Despite Friday’s court victory, the outlook for GHG controls remains daunting. The same interests that are fighting in court will turn to the new Congress, in which people like Joe Barton who have derided both EPA and basic climate science, will hold the reins of power and will control the appropriations process. EPA and the Administration will come under tremendous pressure to pull back, doubtless based upon claims that the economy requires that we continue unabated pollution. Against the massive and shrill forces that will pushing against it, the Obama Administration will need every possible bit of public support for its efforts to control climate change – and it will need to be reminded not to lose its resolve in the face of loud and vitriolic abuse from the far right and fossil fuel interests.

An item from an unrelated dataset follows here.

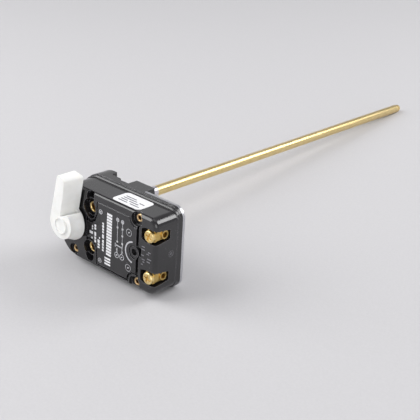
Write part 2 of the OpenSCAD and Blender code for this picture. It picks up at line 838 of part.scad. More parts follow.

Friday’s victory is a major development in the tortured history of United States climate policy, and is a reminder of an area in which this Administration has brought a massive shift toward more enlightened policy. But keeping things moving forward will require sustained support from the public. We complain here a lot about ways in which this Democratic administration is not all that we want -- we need to give them credit when they do the right thing, especially when they are doing it in the face of massively financed, sophisticated opposition.